Autant ruiner le suspens de suite : je n’ai pas eu de révélation à la lecture de La Révolution du No Sex, petit traité d’asexualité et d’abstinence. Mais j’ai ouvert un peu mes horizons, appris qu’être asexuel n’exclut pas nécessairement les relations sexuelle (on peut y consentir sans grand désir, en mode pourquoi pas — même si bon, hein…), mais surtout qu’être asexuel ne signifie pas forcément n’éprouver aucune pulsion sexuelle (même si pour certains oui) : cela signifie avant tout ne pas éprouver de pulsion sexuelle pour autrui (et n’exclut donc pas la masturbation). Bref, l’asexualité, c’est tout un spectre. Le didactisme de Magali Croset-Calisto m’a fait reconsidérer mon préjugé selon lequel se disent asexuelles des personnes qui n’ont pas encore ressenti d’attirance et/ou de plaisir (ou qui ont eu des expériences telles que toute sexualité s’est mise à leur répugner) — préjugé qui est d’ailleurs similaire à celui que j’ai pu rencontrer en revendiquant ne pas vouloir d’enfant : c’est parce que tu n’as pas rencontré le bon /  tu dis ça maintenant mais tu verraaaaas. Je vois que je suis à un âge où les enfants pullulent dans mon cercle amical et où mes amies nullipares commencent à entendre parler de congélation d’ovules par leur gynéco : et non, vraiment, toujours pas, je préfère donner cours de danse à des enfants que je peux rendre à leurs parents à la fin du cours, émoticone diablotin ravi, demerden Sie sich.
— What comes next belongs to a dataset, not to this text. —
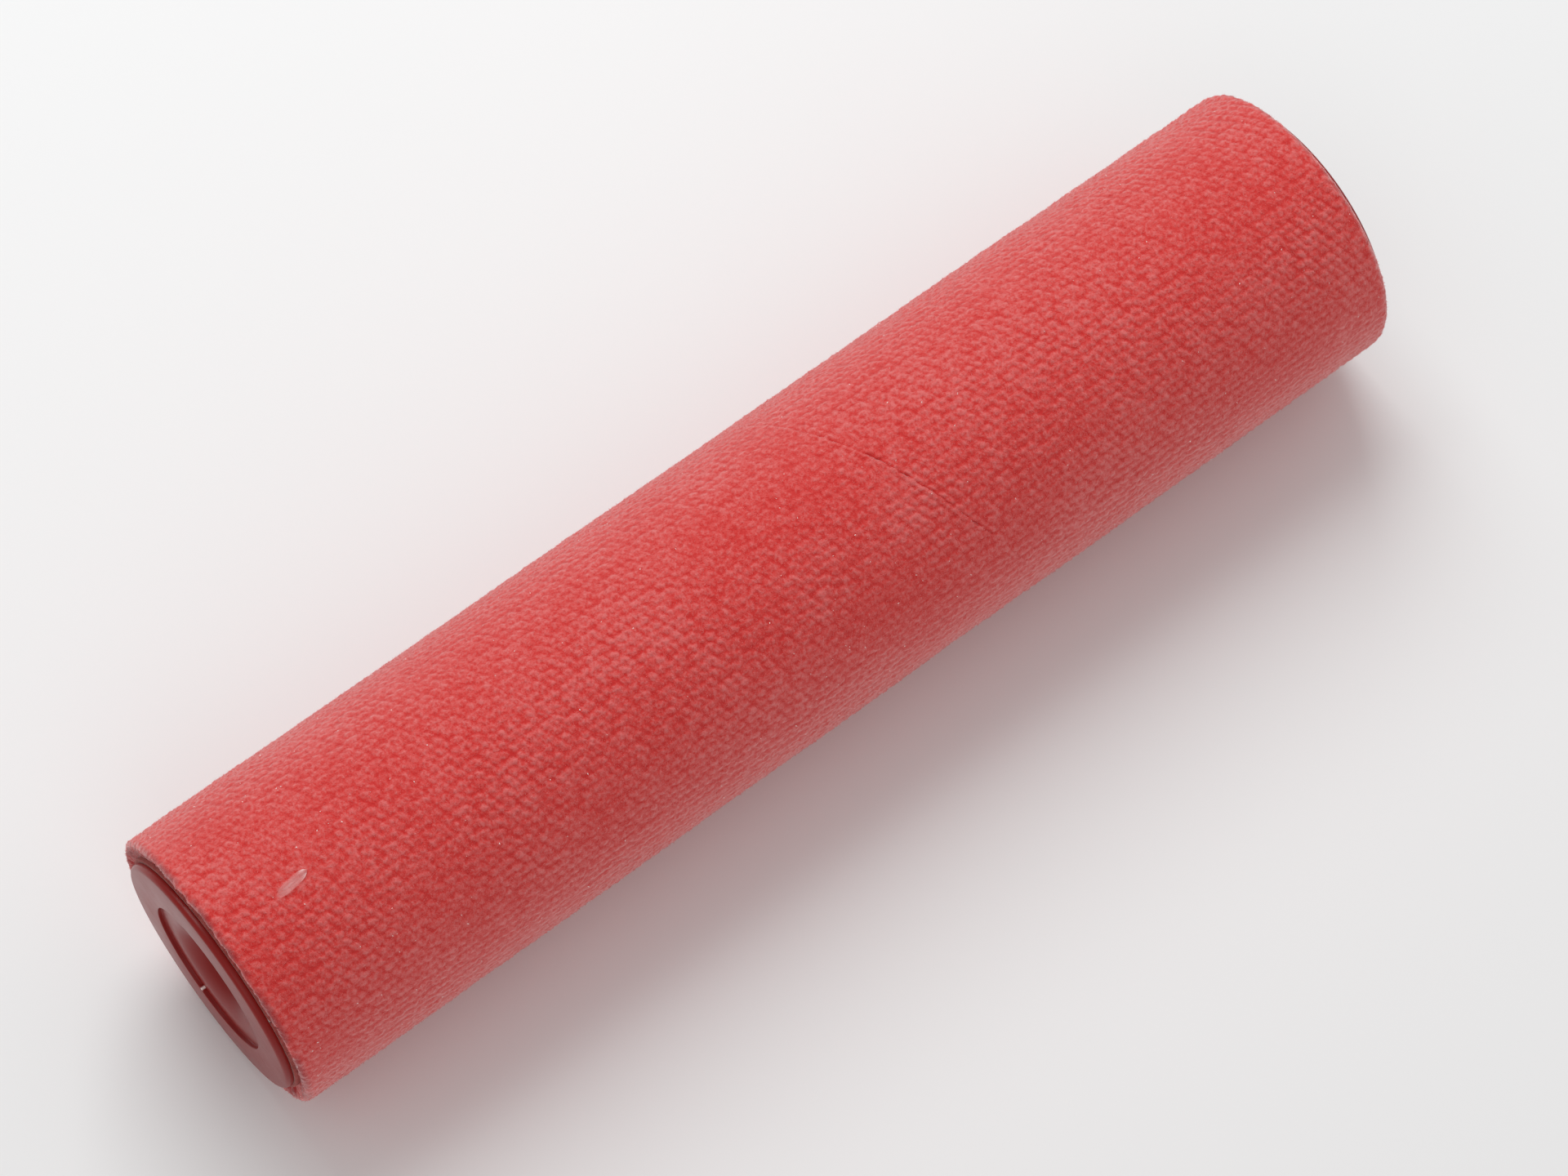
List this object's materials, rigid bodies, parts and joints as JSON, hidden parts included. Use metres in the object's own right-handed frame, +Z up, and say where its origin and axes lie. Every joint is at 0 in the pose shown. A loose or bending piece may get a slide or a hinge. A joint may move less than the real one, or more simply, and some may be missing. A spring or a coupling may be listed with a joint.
{
  "type": "paint roller",
  "caption": "Paint roller sleeve: short pile fabric cover on a wound plastic core, with pressed-in end caps whose snap-in bearings let it spin on a wire frame's axle.",
  "frame": {"origin": "middle of the roller, on its axis", "axes": "+Y along the roller's axis, from the near end to the far end; +Z up, with the roller lying on its side"},
  "size_m": [0.0564, 0.2532, 0.0564],
  "materials": {
    "pile_fabric": "short brushed velour pile",
    "core_plastic": "natural polypropylene strip, wound and fused",
    "cap_plastic": "smooth moulded polypropylene",
    "bearing_plastic": "natural nylon, as moulded"
  },
  "bodies": {
    "bearings": {"bearing_near": "bearing_plastic", "bearing_far": "bearing_plastic"},
    "roller": {"fabric_cover": "pile_fabric", "core_outer_ply": "core_plastic", "core_inner_ply": "core_plastic", "end_cap_near": "cap_plastic", "end_cap_far": "cap_plastic"}
  },
  "joints": [
    {"name": "roller_spin", "type": "hinge", "parent": "bearings", "child": "roller", "pos_m": [0, 0, 0], "axis": [0, 1, 0], "continuous": true}
  ]
}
J’ai surtout trouvé très intéressante l’hypothèse de l’autrice selon laquelle la mouvance no sex fonctionnerait un peu comme l’inconscient de notre société, en mode ras le bol de la sexualisation à outrances et des VSS, on coupe les ponts et on privilégie un rapport apaisé à soi et aux autres (on sublime à donf, dégénitalisation des rapports, « érotisation d’autres territoires » comme le désir de savoir…). L’absence de pulsion sexuelle n’équivaut pas à l’absence de pulsion de vie : la pulsion d’auto-conservation prend simplement le pas sur la pulsion sexuelle.

L’autrice pousse jusqu’au paradoxe en comparant le no sex à l’amour courtois et aux troubadours « qui chantaient la sublimation du sexe au nom de la protection d’un désir durable qui ne se lasse ni ne s’épuise de lui-même ».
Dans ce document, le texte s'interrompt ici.